Get stories like this in your inbox every week.
The regulator expects continued volatility whilst the conflict persists and has committed to monitoring regulated tariffs 'over the coming weeks'. What remains undefined is the threshold that would trigger intervention, or how quickly the regulator could reverse approved cuts if wholesale prices sustain their upward trajectory.
The regulatory lag problem
Price control reviews operate on evidence gathered over months, not days. Firmus's Ten Towns review, along with a separate assessment for SSE Airtricity's network covering Belfast and western areas, concluded before the latest spike materialised. Both regulators and suppliers worked with data showing wholesale prices retreating from the extraordinary peaks reached after Russia's invasion of Ukraine in February 2022.
That retreat was real. European gas prices had fallen roughly 80% from their August 2022 highs by early 2025, driven by mild winters, increased LNG imports, and demand destruction across industrial users. Regulatory reviews naturally incorporated those lower costs into forward-looking tariffs.

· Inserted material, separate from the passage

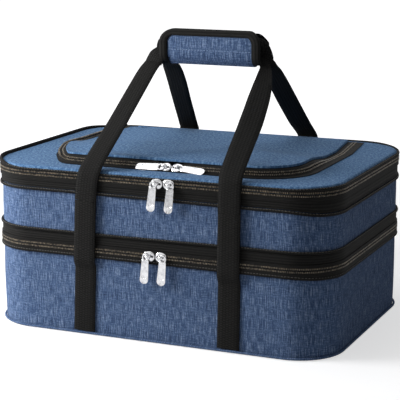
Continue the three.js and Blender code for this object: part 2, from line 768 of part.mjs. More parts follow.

The gap between finalising a price determination and implementing it creates a window where reality can shift dramatically.
Households in the Ten Towns area will welcome the reduction — equivalent to around 7.60 per month for what Firmus describes as a 'typical customer', though the company hasn't specified the annual consumption figure that definition assumes.
Claims versus context
Firmus's sales director Ryan Miskimmin points to a 27% cumulative reduction in tariffs since April 2024, representing roughly £300 in savings per customer over that period. The figure requires context that the company hasn't provided. Are customers now paying less than they were before the Ukraine invasion sent prices skyward, or are these reductions simply unwinding unprecedented crisis-level tariffs?
The answer matters. A 27% cut sounds substantial, but if tariffs had previously doubled or tripled, customers might still be paying significantly above historical norms. Independent data comparing Northern Ireland's regulated prices against GB equivalents would clarify whether NI households have been insulated from volatility or simply experienced it on a delay.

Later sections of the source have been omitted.